Honest mall worker turns over P59K to tour driver
Grateful driver says he would have paid the lost money through his salary for a year
A 48-year-old tourist car driver cried after an honest 45-year-old electrical maintenance man of a Lapu-Lapu City mall turned over on Monday the P59,000 cash that the tourist car driver lost at the mall on Sunday.
Joel Mondares, tourist vehicle driver of Charlie Travel and Tours, said that if the money was not returned to him, he would have to pay the lost amount through salary deduction for a year.
Mondares received the P59,000 at the Pusok Police Station from Kerwin Cariaga, Island Central Mall’s electrical maintenance man, on Monday.
“Wala gyud ko magtu-o nga makit-an pa nako ning kwartaha pero talagsaon kaayo ang kinaiya ni Kerwin (I was resigned to not finding the money and having it returned to me, if not for Kerwin’s rare honesty),” said a grateful Mondares, who is a trusted aide of the owner of Charlie Travel and Tours and the man tasked to change dollar bills to pesos at the mall by his boss.
On Sunday, he was asked to change dollars worth P71,000 at the mall when, on his way back, he unknowingly dropped P59,000 of the cash.
Cariaga, who had been working at the mall for just five months, later found the wad of cash bills near the mall’s escalator.

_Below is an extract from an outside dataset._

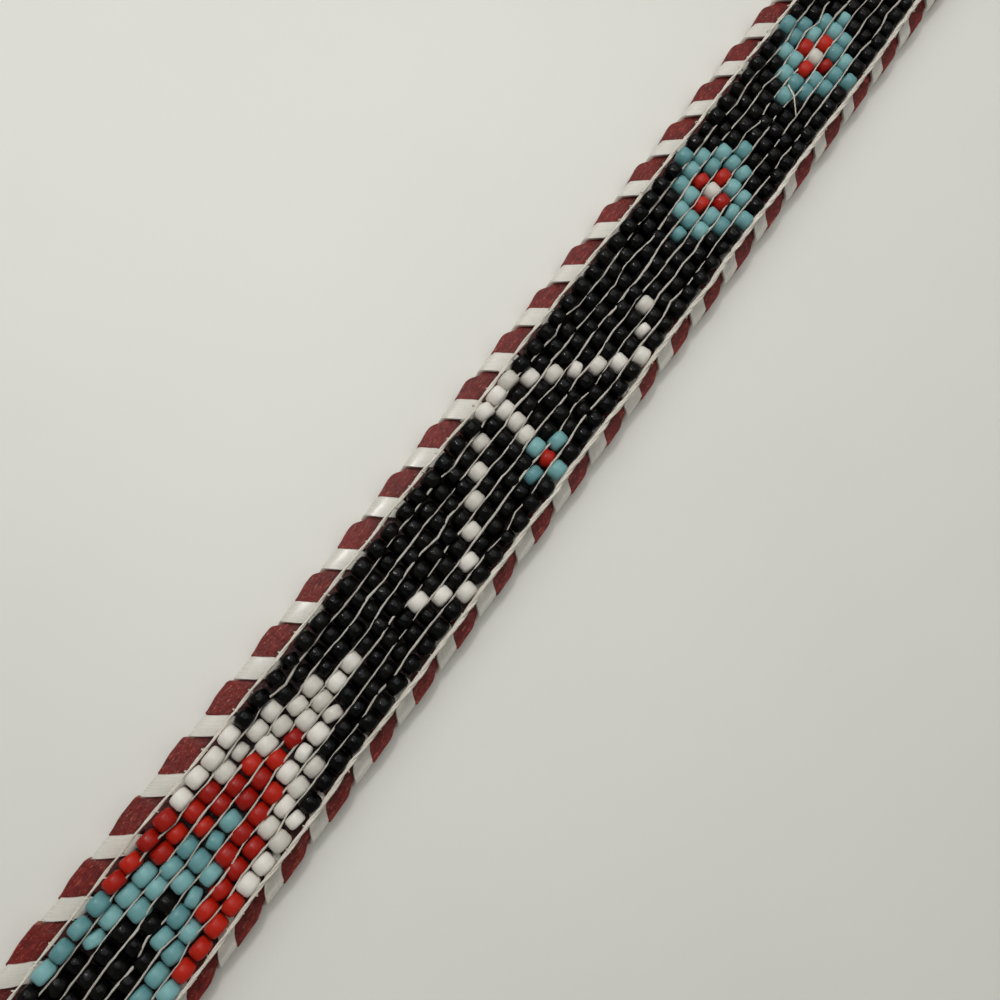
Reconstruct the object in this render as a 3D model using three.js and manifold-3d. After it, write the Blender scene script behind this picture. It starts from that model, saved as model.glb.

He immediately inquired of anybody losing cash in the mall, and a money changer inside the mall informed him that Joel Mondares had earlier changed dollar bills with that much amount of cash.
The money changer then assisted in contacting through social media and verifying if their client did indeed lose cash which led to yesterday’s turnover of the cash to Mondares.
Cariaga said that he also needed money because his wife is ill, but the money he found is not his money and he pitied the one who lost it.
“Sa tinuod lang nanginahanglan kaayo ko og kwarta labi na nga duna’y sakit akong asawa. Pero dili man gud na atong kwarta, malo-oy sad ta sa tag-iya ana (Truthfully, I also direly need money especially since my wife is ill. But that is not my money, and I pity the man who lost it),” said Cariaga, who is the breadwinner of a family of four — his two children are elementary school students.
Senior Insp. Alden Zambrano, deputy chief of the Pusok Police Station, who helped facilitate the turnover of the money to Mondares, also commended Cariaga for his honesty.